_Instructions for the task_
Show all lines holding the string "origin".

______

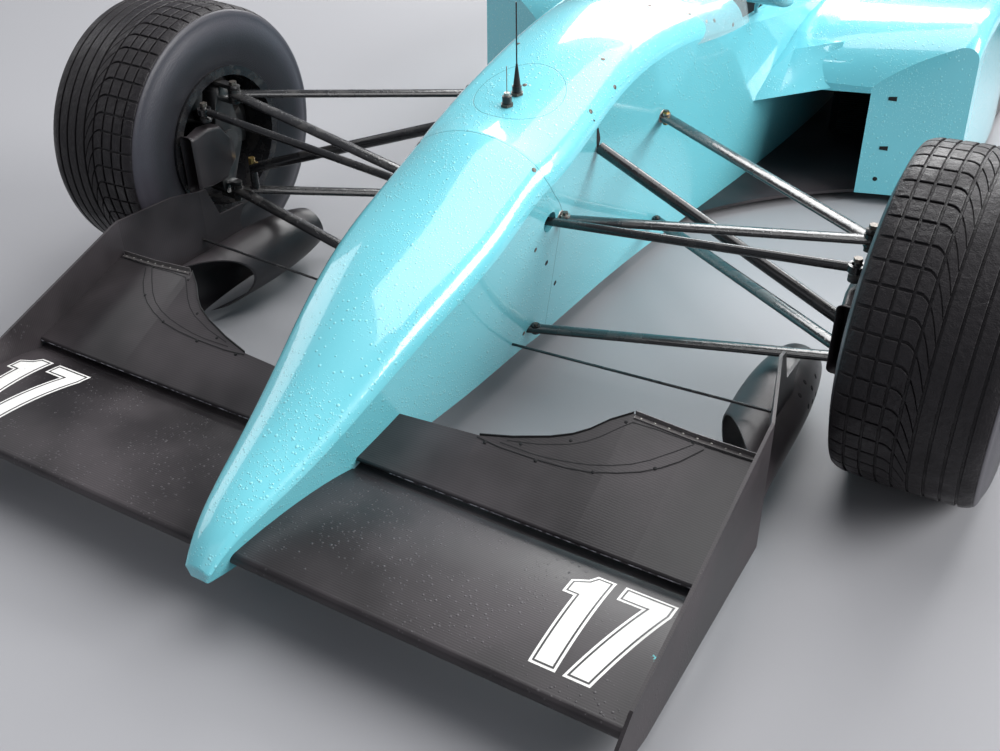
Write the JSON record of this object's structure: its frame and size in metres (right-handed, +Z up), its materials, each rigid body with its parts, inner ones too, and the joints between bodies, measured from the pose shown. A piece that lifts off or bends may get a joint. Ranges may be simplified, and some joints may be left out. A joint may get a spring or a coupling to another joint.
{
  "type": "open wheel racing car",
  "caption": "Open wheel racing car with a slim raised nose, full width front wing, open cockpit, sidepods, rear wing and grooved rain tyres.",
  "frame": {"origin": "on the ground under the middle of the car's length and width", "axes": "-Y to the front, +X to the driver's left, +Z up"},
  "size_m": [2.152, 4.415, 0.9849],
  "materials": {
    "body_paint": "gloss",
    "carbon": "satin",
    "black_tube": "gloss",
    "tyre_rubber": "matt",
    "rim_metal": "satin",
    "cast_magnesium": "matt",
    "brake_carbon": "matt",
    "machined_aluminium": "satin",
    "exhaust_steel": "heat stained",
    "clear_screen": "polished",
    "radiator_core": "finned",
    "seat_shell": "satin",
    "head_pad": "matt",
    "light_lens": "gloss",
    "suede_black": "matt"
  },
  "bodies": {
    "chassis": {"nose_cone": "body_paint", "monocoque": "body_paint", "engine_cover": "body_paint", "sidepod_left": "body_paint", "sidepod_right": "body_paint", "front_mainplane": "carbon", "front_flaps": "carbon", "front_endplates": "carbon", "front_wing_stays": "black_tube", "front_wishbones": "black_tube", "front_pushrods": "black_tube", "windscreen": "clear_screen", "mirrors": "body_paint", "antennas": "suede_black", "seat": "seat_shell", "headrest": "head_pad", "floor": "carbon", "diffuser": "carbon", "engine_block": "machined_aluminium", "gearbox": "cast_magnesium", "exhausts": "exhaust_steel", "radiators": "radiator_core", "rear_wishbones": "black_tube", "rear_links": "black_tube", "rear_uprights": "cast_magnesium", "rear_wing_endplates": "carbon", "rear_wing_planes": "carbon", "rear_beam_wing": "carbon", "rain_light": "light_lens"},
    "wheel_front_left": {"tyre_front_left": "tyre_rubber", "rim_front_left": "rim_metal", "hub_front_left": "brake_carbon"},
    "wheel_front_right": {"tyre_front_right": "tyre_rubber", "rim_front_right": "rim_metal", "hub_front_right": "brake_carbon"},
    "wheel_rear_left": {"tyre_rear_left": "tyre_rubber", "rim_rear_left": "rim_metal", "hub_rear_left": "brake_carbon"},
    "wheel_rear_right": {"tyre_rear_right": "tyre_rubber", "rim_rear_right": "rim_metal", "hub_rear_right": "brake_carbon"},
    "knuckle_left": {"upright_front_left": "cast_magnesium"},
    "knuckle_right": {"upright_front_right": "cast_magnesium"},
    "rack": {"steering_rack": "black_tube"},
    "hand_wheel": {"steering_wheel": "suede_black"}
  },
  "joints": [
    {"name": "steer_left", "type": "hinge", "parent": "chassis", "child": "knuckle_left", "pos_m": [0.778, -1.1955, 0.205], "axis": [-0.0656, 0.1025, 0.9926], "range_deg": [-15, 15]},
    {"name": "steer_right", "type": "hinge", "parent": "chassis", "child": "knuckle_right", "pos_m": [-0.778, -1.1955, 0.205], "axis": [0.0656, 0.1025, 0.9926], "range_deg": [-15, 15]},
    {"name": "rack_slide", "type": "slide", "parent": "chassis", "child": "rack", "axis": [1, 0, 0], "range_m": [-0.0265, 0.0265]},
    {"name": "steering_wheel_turn", "type": "hinge", "parent": "chassis", "child": "hand_wheel", "pos_m": [0, -1.2325, 0.408], "axis": [0, 0.9916, 0.1291], "range_deg": [-150, 150]},
    {"name": "spin_front_left", "type": "hinge", "parent": "knuckle_left", "child": "wheel_front_left", "pos_m": [0.934, -1.1725, 0.321], "axis": [1, 0, 0], "continuous": true},
    {"name": "spin_front_right", "type": "hinge", "parent": "knuckle_right", "child": "wheel_front_right", "pos_m": [-0.934, -1.1725, 0.321], "axis": [1, 0, 0], "continuous": true},
    {"name": "spin_rear_left", "type": "hinge", "parent": "chassis", "child": "wheel_rear_left", "pos_m": [0.845, 1.7075, 0.333], "axis": [1, 0, 0], "continuous": true},
    {"name": "spin_rear_right", "type": "hinge", "parent": "chassis", "child": "wheel_rear_right", "pos_m": [-0.845, 1.7075, 0.333], "axis": [1, 0, 0], "continuous": true}
  ],
  "couplings": [
    {"joint": "steer_right", "follows": "steer_left", "ratio": 1},
    {"joint": "rack_slide", "follows": "steer_left", "m_per_rad": 0.1005},
    {"joint": "steering_wheel_turn", "follows": "steer_left", "ratio": 10}
  ]
}
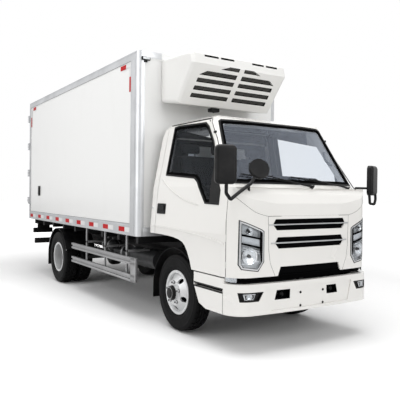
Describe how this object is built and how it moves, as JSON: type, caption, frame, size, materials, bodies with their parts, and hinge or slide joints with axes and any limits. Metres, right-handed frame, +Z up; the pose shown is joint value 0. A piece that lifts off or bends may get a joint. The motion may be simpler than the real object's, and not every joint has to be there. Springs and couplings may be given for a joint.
{
  "type": "refrigerated truck",
  "caption": "Light refrigerated truck: tilting cab with opening doors, insulated box with rear doors and a cooling unit over the cab, steered front wheels and twin rear wheels.",
  "frame": {"origin": "on the ground under the middle of the whole vehicle", "axes": "+X forward, +Y to the left, +Z up"},
  "size_m": [5.9948, 2.0824, 2.916],
  "materials": {
    "frame_black": "satin",
    "engine_grey": "matte",
    "tank_steel": "satin",
    "guard_alloy": "satin",
    "rear_steel": "satin",
    "lamp_red": "gloss",
    "black_plastic": "matte",
    "cab_paint": "gloss",
    "cab_underside": "matte",
    "lamp_clear": "gloss",
    "box_panel": "gloss",
    "unit_shell": "satin",
    "wheel_silver": "satin",
    "tyre_rubber": "matte",
    "window_glass": "gloss",
    "seat_fabric": "matte"
  },
  "bodies": {
    "chassis": {"battery_box": "frame_black", "box_edge_rails": "guard_alloy", "box_floor": "box_panel", "box_front_wall": "box_panel", "box_rear_frame": "rear_steel", "box_roof": "box_panel", "box_wall_left": "box_panel", "box_wall_right": "box_panel", "bumper": "cab_paint", "chassis_frame": "frame_black", "cooling_unit": "unit_shell", "driveline": "engine_grey", "engine_block": "engine_grey", "fog_lamps": "lamp_clear", "front_axle": "frame_black", "fuel_tank": "tank_steel", "leaf_springs": "frame_black", "mudguards": "black_plastic", "rear_axle": "frame_black", "rear_bar": "rear_steel", "rear_lamps": "lamp_red", "side_guards": "guard_alloy", "silencer": "tank_steel", "step_panels": "black_plastic"},
    "steering_right": {"steering_knuckle_right": "frame_black"},
    "steering_left": {"steering_knuckle_left": "frame_black"},
    "front_wheel_right_body": {"front_wheel_right": "wheel_silver", "front_tyre_right": "tyre_rubber"},
    "front_wheel_left_body": {"front_wheel_left": "wheel_silver", "front_tyre_left": "tyre_rubber"},
    "rear_wheels_right_body": {"rear_wheels_right": "wheel_silver", "rear_tyres_right": "tyre_rubber"},
    "rear_wheels_left_body": {"rear_wheels_left": "wheel_silver", "rear_tyres_left": "tyre_rubber"},
    "cab": {"cab_roof": "cab_paint", "cab_back_panel": "cab_paint", "cab_floor": "cab_underside", "cab_front_panel": "cab_paint", "cab_glass": "window_glass", "headlights": "lamp_clear", "grille": "black_plastic", "mirrors": "black_plastic", "seats": "seat_fabric", "dashboard": "black_plastic"},
    "cab_door_left_body": {"cab_door_left": "cab_paint", "door_glass_left": "window_glass"},
    "cab_door_right_body": {"cab_door_right": "cab_paint", "door_glass_right": "window_glass"},
    "box_door_left_body": {"box_door_left": "box_panel", "door_gear_left": "rear_steel"},
    "box_door_right_body": {"box_door_right": "box_panel", "door_gear_right": "rear_steel"}
  },
  "joints": [
    {"name": "steer_right", "type": "hinge", "parent": "chassis", "child": "steering_right", "pos_m": [1.9125, -0.64, 0.3875], "axis": [0, 0, 1], "range_deg": [-35, 35]},
    {"name": "steer_left", "type": "hinge", "parent": "chassis", "child": "steering_left", "pos_m": [1.9125, 0.64, 0.3875], "axis": [0, 0, 1], "range_deg": [-35, 35]},
    {"name": "front_right_spin", "type": "hinge", "parent": "steering_right", "child": "front_wheel_right_body", "pos_m": [1.9125, -0.72, 0.3875], "axis": [0, 1, 0], "continuous": true},
    {"name": "front_left_spin", "type": "hinge", "parent": "steering_left", "child": "front_wheel_left_body", "pos_m": [1.9125, 0.72, 0.3875], "axis": [0, 1, 0], "continuous": true},
    {"name": "rear_right_spin", "type": "hinge", "parent": "chassis", "child": "rear_wheels_right_body", "pos_m": [-1.4475, -0.728, 0.3875], "axis": [0, 1, 0], "continuous": true},
    {"name": "rear_left_spin", "type": "hinge", "parent": "chassis", "child": "rear_wheels_left_body", "pos_m": [-1.4475, 0.728, 0.3875], "axis": [0, 1, 0], "continuous": true},
    {"name": "cab_tilt", "type": "hinge", "parent": "chassis", "child": "cab", "pos_m": [2.8875, 0, 0.72], "axis": [0, 1, 0], "range_deg": [0, 45]},
    {"name": "cab_door_left_swing", "type": "hinge", "parent": "cab", "child": "cab_door_left_body", "pos_m": [2.7975, 0.846, 1.2], "axis": [0, 0, -1], "range_deg": [0, 70]},
    {"name": "cab_door_right_swing", "type": "hinge", "parent": "cab", "child": "cab_door_right_body", "pos_m": [2.7975, -0.846, 1.2], "axis": [0, 0, 1], "range_deg": [0, 70]},
    {"name": "box_door_left_swing", "type": "hinge", "parent": "chassis", "child": "box_door_left_body", "pos_m": [-2.9835, 0.986, 1.9], "axis": [0, 0, -1], "range_deg": [0, 240]},
    {"name": "box_door_right_swing", "type": "hinge", "parent": "chassis", "child": "box_door_right_body", "pos_m": [-2.9835, -0.986, 1.9], "axis": [0, 0, 1], "range_deg": [0, 240]}
  ],
  "couplings": [
    {"joint": "steer_left", "follows": "steer_right", "ratio": 1}
  ]
}
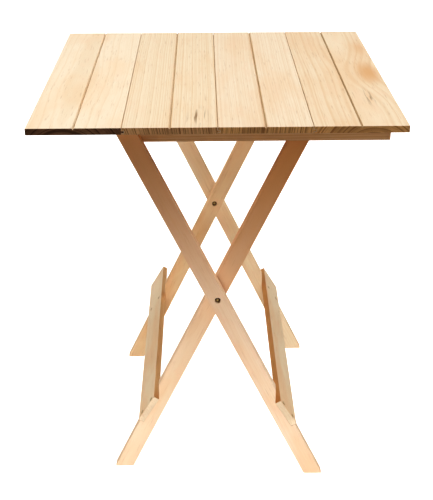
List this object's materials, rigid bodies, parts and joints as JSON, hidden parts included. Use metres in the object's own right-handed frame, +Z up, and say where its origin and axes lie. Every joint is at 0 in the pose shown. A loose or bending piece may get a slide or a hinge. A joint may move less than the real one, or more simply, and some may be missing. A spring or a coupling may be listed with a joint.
{
  "type": "folding picnic table",
  "caption": "Small square slatted pine table on two scissor leg frames; the frames flatten against the underside of the top.",
  "frame": {"origin": "on the floor, under the middle of the table's overall box", "axes": "+Z up, +X to the right of the front view (across the boards), +Y towards the back (along the boards)"},
  "size_m": [0.6, 0.6328, 0.73],
  "materials": {
    "top_pine": "bare planed pine, satin",
    "leg_pine": "bare planed pine, satin",
    "rail_pine": "bare planed pine, matt",
    "stretcher_pine": "bare planed pine, matt",
    "dowel": "turned pine, satin",
    "bolt_steel": "dulled steel",
    "zinc": "zinc plated"
  },
  "bodies": {
    "table_top": {"board_1": "top_pine", "board_2": "top_pine", "board_3": "top_pine", "board_4": "top_pine", "cleat_back": "rail_pine", "cleat_front": "rail_pine", "cleat_screw_back_1": "zinc", "cleat_screw_back_2": "zinc", "cleat_screw_back_3": "zinc", "cleat_screw_back_4": "zinc", "cleat_screw_front_1": "zinc", "cleat_screw_front_2": "zinc", "cleat_screw_front_3": "zinc", "cleat_screw_front_4": "zinc", "hinge_bolt_back": "bolt_steel", "hinge_bolt_front": "bolt_steel", "hinge_nut_back": "zinc", "hinge_nut_front": "zinc", "hinge_washer_back": "zinc", "hinge_washer_front": "zinc", "rail_back": "rail_pine", "rail_front": "rail_pine", "rail_screw_back_1": "zinc", "rail_screw_back_2": "zinc", "rail_screw_back_3": "zinc", "rail_screw_front_1": "zinc", "rail_screw_front_2": "zinc", "rail_screw_front_3": "zinc"},
    "outer_frame": {"crossing_nut_inner_back": "bolt_steel", "crossing_nut_inner_front": "bolt_steel", "crossing_nut_outer_back": "bolt_steel", "crossing_nut_outer_front": "bolt_steel", "crossing_spacer_back": "dowel", "crossing_spacer_front": "dowel", "crossing_stud_back": "zinc", "crossing_stud_front": "zinc", "outer_leg_back": "leg_pine", "outer_leg_front": "leg_pine", "outer_stretcher": "stretcher_pine", "outer_stretcher_screw_back_lower": "zinc", "outer_stretcher_screw_back_upper": "zinc", "outer_stretcher_screw_front_lower": "zinc", "outer_stretcher_screw_front_upper": "zinc"},
    "inner_frame": {"inner_leg_back": "leg_pine", "inner_leg_front": "leg_pine", "inner_stretcher": "stretcher_pine", "inner_stretcher_screw_back_lower": "zinc", "inner_stretcher_screw_back_upper": "zinc", "inner_stretcher_screw_front_lower": "zinc", "inner_stretcher_screw_front_upper": "zinc", "latch_bar": "dowel"}
  },
  "joints": [
    {"name": "frame_hinge", "type": "hinge", "parent": "table_top", "child": "outer_frame", "pos_m": [-0.15, -0.01635, 0.702], "axis": [0, -1, 0], "range_deg": [0, 58.5]},
    {"name": "crossing_hinge", "type": "hinge", "parent": "outer_frame", "child": "inner_frame", "pos_m": [0, -0.01635, 0.386], "axis": [0, 1, 0], "range_deg": [0, 117]}
  ],
  "couplings": [
    {"joint": "crossing_hinge", "follows": "frame_hinge", "ratio": 2}
  ]
}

______

_Full solution_
  "frame": {"origin": "on the ground under the middle of the car's length and width", "axes": "-Y to the front, +X to the driver's left, +Z up"},
  "frame": {"origin": "on the ground under the middle of the whole vehicle", "axes": "+X forward, +Y to the left, +Z up"},
List this object's materials, rigid bodies, parts and joints as JSON, hidden parts included. Use metres in the object's own right-handed frame, +Z up, and say where its origin and axes lie. Every joint is at 0 in the pose shown. A loose or bending piece may get a slide or a hinge. A joint may move less than the real one, or more simply, and some may be missing. A spring or a coupling may be listed with a joint.
  "frame": {"origin": "on the floor, under the middle of the table's overall box", "axes": "+Z up, +X to the right of the front view (across the boards), +Y towards the back (along the boards)"},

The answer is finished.